I’ve just finished reading Atonement by McEwan: what a masterful novel. I immediately searched the Net for discussions about it. It’s a novel that holds its grip. Now, what will I read? Everything seems pale by comparison.
It is, technically, a historical novel. I recalled the plagiarism scandal: McEwan had apparently too-closely borrowed from a non-fiction account. Here, for example, is from Lucilla Andrews‘s 1977 memoir, No Time for Romance:
“Bit sort of tight. Could you loosen it?” … Then as I did not think it would do any damage to loosen the gauze bows, I let go of his hand, stood up, undid the first and, as the sterile towel beneath slid off and jerked aside the towel above, very nearly fainted on his bed. The right half of his face and some of his head was missing. I had consciously to fight down waves of nausea and swallow bile, wait until my hands stopped shaking and dry them on my back before I could retie the bow… [After he dies in her arms, a Sister says to her] “Go and wash that blood off your face and neck, at once, girl! It’ll upset the patients.”

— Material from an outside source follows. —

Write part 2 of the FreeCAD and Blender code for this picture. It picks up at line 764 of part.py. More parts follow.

And this from McEwan, in Atonement:
“These bandages are so tight. Will you loosen them for me a little?” She stood and peered down at his head. The gauze bows were tied for easy release … She was not intending to remove the gauze, but as she loosened it, the heavy sterile towel beneath it slid away, taking a part of the bloodied dressing with it. The side of Luc’s head was missing … She caught the towel before it slipped to the floor, and she held it while she waited for her nausea to pass … fixed the gauze and retied the bows … The Sister straightened Briony’s collar. “There’s a good girl. Now go and wash the blood from your face. We don’t want the other patients upset.”
I remember the outrage over this and other “borrowed” passages. McEwan is beyond brilliant, but I think he could have integrated his research more, made it his own. I did feel that the war sections, although overwhelmingly powerful, were just a bit too research-thick. He is at his strongest, I think, when his focus is tight, when his characters are face-to-face.

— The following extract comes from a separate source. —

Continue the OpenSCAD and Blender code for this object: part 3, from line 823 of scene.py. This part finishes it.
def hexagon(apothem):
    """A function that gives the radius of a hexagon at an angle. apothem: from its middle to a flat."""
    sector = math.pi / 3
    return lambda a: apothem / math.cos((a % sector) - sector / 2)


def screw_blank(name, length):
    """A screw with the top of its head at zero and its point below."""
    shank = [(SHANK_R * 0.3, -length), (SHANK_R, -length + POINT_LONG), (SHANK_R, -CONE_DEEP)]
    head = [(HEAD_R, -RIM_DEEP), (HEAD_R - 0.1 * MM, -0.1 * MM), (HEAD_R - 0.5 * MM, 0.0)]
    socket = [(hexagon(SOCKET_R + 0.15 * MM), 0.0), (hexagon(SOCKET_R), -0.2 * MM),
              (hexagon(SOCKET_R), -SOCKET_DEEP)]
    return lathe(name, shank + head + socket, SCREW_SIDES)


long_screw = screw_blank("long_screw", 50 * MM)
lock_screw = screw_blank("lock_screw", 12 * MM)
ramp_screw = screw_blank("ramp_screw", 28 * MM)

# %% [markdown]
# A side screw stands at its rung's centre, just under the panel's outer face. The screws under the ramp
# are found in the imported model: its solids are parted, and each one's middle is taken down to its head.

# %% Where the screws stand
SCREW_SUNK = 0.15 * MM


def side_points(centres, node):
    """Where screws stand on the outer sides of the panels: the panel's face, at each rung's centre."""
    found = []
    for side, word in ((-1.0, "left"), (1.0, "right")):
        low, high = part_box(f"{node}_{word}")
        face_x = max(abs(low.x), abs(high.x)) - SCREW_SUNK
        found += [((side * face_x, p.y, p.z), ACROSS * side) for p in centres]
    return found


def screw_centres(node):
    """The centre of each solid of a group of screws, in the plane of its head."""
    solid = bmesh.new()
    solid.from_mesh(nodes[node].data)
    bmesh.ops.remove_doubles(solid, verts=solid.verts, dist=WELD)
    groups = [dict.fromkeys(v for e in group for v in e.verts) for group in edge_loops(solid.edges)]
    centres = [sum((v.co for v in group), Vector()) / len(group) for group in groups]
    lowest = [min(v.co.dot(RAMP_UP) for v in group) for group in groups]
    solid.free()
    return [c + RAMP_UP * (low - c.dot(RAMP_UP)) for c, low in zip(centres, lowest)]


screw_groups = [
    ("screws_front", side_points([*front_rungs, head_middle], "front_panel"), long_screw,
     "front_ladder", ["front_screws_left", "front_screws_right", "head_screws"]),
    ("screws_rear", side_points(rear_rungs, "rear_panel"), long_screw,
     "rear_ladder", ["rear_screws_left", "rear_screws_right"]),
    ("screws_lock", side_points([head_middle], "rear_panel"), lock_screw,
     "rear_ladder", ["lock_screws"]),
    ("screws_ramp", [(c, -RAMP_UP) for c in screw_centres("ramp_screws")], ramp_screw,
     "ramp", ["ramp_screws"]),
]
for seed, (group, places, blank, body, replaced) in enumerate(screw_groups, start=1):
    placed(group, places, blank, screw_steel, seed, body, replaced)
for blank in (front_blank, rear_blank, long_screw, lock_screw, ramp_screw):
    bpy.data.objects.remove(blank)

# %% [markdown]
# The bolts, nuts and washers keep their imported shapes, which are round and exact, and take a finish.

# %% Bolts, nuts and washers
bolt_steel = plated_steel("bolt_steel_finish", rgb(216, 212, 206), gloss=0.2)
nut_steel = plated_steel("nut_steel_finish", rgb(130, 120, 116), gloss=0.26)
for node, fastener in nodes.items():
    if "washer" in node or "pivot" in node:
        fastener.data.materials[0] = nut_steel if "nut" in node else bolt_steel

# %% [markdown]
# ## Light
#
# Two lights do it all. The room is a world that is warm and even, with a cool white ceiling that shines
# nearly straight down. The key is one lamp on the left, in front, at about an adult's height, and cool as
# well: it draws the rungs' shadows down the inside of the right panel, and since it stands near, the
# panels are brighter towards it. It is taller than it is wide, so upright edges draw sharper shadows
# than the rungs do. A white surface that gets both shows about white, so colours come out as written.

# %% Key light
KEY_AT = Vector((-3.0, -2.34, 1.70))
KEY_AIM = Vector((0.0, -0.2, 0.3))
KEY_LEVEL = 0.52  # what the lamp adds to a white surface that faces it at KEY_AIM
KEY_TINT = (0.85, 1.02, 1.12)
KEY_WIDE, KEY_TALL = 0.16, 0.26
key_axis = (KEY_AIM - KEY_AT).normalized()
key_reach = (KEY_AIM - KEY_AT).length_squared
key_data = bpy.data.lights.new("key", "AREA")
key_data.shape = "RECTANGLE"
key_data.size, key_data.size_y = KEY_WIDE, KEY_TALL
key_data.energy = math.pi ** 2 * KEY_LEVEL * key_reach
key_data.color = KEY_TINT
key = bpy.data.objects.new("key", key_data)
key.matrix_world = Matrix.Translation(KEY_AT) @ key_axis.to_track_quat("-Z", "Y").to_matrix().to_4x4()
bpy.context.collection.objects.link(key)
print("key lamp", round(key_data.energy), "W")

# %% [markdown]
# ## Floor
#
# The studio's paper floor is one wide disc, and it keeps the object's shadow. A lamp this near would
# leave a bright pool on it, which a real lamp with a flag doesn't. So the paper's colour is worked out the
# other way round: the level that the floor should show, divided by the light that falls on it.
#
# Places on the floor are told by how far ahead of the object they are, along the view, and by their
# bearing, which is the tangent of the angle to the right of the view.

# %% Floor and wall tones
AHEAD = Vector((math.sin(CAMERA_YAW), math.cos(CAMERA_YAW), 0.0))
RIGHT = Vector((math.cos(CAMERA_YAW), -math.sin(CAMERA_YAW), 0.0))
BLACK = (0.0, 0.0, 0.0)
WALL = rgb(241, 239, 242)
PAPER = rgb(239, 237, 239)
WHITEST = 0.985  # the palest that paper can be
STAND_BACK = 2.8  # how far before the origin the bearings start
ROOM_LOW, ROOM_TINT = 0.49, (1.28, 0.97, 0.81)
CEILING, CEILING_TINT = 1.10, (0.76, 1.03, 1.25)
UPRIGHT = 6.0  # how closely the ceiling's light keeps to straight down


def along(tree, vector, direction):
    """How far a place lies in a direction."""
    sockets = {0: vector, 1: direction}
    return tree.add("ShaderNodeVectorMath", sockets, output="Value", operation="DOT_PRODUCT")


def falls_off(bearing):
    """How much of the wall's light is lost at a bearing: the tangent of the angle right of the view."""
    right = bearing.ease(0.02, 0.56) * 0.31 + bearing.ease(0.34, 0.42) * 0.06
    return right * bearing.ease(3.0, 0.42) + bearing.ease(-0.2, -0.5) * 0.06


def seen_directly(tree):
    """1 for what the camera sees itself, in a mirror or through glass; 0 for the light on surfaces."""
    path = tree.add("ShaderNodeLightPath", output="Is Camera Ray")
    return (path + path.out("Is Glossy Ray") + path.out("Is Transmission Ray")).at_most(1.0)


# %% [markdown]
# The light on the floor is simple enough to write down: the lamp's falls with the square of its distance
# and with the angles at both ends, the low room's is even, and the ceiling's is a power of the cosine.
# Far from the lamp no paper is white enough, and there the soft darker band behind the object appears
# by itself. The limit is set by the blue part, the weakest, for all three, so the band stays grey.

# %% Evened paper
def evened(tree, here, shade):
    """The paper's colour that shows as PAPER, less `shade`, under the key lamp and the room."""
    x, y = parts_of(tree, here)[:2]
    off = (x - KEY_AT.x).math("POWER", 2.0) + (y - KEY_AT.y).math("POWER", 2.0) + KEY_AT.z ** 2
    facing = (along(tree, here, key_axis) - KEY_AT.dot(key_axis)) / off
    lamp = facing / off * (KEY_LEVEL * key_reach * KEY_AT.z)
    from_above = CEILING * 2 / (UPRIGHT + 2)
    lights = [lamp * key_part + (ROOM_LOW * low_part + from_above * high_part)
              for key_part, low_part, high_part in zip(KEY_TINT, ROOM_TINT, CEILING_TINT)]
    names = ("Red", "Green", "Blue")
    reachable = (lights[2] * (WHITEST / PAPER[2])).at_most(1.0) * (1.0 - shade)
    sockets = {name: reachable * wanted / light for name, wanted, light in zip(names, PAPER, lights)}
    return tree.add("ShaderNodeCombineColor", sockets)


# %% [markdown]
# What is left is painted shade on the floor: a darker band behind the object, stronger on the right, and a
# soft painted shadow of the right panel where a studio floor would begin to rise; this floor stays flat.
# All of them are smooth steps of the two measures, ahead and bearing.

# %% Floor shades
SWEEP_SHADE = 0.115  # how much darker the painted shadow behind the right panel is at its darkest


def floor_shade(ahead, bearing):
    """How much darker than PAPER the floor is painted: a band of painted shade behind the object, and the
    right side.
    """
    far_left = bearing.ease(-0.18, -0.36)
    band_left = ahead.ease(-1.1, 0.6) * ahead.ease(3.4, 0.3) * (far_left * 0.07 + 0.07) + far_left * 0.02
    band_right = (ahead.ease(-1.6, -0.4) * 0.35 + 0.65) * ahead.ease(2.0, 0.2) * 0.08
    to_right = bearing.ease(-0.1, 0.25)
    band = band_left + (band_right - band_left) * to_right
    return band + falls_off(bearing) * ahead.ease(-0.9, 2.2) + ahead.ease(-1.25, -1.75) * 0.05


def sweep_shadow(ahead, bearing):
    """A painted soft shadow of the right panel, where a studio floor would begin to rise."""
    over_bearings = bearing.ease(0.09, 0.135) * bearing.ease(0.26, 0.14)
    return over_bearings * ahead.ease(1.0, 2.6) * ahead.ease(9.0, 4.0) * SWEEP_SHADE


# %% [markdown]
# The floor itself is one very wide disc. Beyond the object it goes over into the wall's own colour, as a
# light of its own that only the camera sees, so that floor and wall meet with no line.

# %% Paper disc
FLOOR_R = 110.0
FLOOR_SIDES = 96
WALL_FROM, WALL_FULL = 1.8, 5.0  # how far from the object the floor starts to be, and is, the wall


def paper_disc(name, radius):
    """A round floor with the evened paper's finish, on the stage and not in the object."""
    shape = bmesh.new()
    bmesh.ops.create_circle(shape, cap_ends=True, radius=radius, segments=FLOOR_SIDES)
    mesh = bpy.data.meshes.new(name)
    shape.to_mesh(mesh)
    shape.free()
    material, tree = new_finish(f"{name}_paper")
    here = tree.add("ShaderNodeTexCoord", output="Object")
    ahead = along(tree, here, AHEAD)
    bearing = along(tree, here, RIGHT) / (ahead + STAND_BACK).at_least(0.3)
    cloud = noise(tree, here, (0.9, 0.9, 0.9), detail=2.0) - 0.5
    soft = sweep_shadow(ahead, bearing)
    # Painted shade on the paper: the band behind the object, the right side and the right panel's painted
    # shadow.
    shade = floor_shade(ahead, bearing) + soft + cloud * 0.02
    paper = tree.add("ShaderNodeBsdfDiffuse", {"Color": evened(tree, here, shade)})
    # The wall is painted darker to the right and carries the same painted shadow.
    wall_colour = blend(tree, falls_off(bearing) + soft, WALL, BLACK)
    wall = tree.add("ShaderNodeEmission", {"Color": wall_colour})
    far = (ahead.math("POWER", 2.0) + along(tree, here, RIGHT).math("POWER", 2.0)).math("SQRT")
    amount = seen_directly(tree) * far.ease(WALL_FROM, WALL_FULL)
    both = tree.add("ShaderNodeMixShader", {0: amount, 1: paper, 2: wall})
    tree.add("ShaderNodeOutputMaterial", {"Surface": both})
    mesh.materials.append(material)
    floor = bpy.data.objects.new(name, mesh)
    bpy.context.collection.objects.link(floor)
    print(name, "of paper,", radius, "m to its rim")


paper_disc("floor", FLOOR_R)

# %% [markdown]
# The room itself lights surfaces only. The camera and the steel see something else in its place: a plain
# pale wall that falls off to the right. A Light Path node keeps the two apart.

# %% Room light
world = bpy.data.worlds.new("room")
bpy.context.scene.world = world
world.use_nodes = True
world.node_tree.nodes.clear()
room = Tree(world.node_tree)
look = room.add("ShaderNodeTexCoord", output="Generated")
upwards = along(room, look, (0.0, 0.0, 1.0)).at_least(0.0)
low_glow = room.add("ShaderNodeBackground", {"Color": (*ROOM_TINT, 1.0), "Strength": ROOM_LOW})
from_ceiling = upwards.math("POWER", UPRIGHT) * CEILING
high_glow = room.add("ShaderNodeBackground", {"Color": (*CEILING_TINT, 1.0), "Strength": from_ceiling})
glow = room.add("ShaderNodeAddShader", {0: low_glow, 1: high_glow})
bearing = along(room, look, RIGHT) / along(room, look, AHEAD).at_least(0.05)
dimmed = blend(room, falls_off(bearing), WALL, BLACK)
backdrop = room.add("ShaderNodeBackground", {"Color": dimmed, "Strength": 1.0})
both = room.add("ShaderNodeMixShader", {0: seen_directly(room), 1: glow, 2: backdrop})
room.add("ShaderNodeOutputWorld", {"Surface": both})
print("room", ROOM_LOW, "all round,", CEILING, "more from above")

I’m not sure, frankly. I’m still under the spell of this amazing novel.
Now, two days later, I’m still puzzling over this novel; that’s a wonderful feeling, when characters take up residence. I like the puzzles it leaves. I long for people to talk to about it. It would be an excellent selection for a book club, because there is so much to discuss.
Insofar as the plagiarism accusations, I think there is a strong case to be made “for the defense.” Writers are by nature magpies, stealing shiny things to make their nest. We are sparked by ideas, and throw them into the stew-pot of the novel. Had that nurse and patient story been told to me by a friend, I would certainly have used it. I gather my materials everywhere I go.
So is it so very different when the inspirational story is in written form? It’s touchy. I do think one needs to be more careful. What I do: I break up an account into bits, use parts here and there. I make sure to put quoted sections in quotes in my notes, so that I know to reword it. Even so, the source underpinnings of a particular scene might be evident to someone who knows the material well.
The Life of Pi was inspired by another work of fiction. There is a scene in Geraldine Brook‘s prize-winning novel March I know I’ve read elsewhere—I just can’t recall where. Novelists are blessed to find accounts that give them the true-life detail they need, and are apt to consume such accounts hungrily.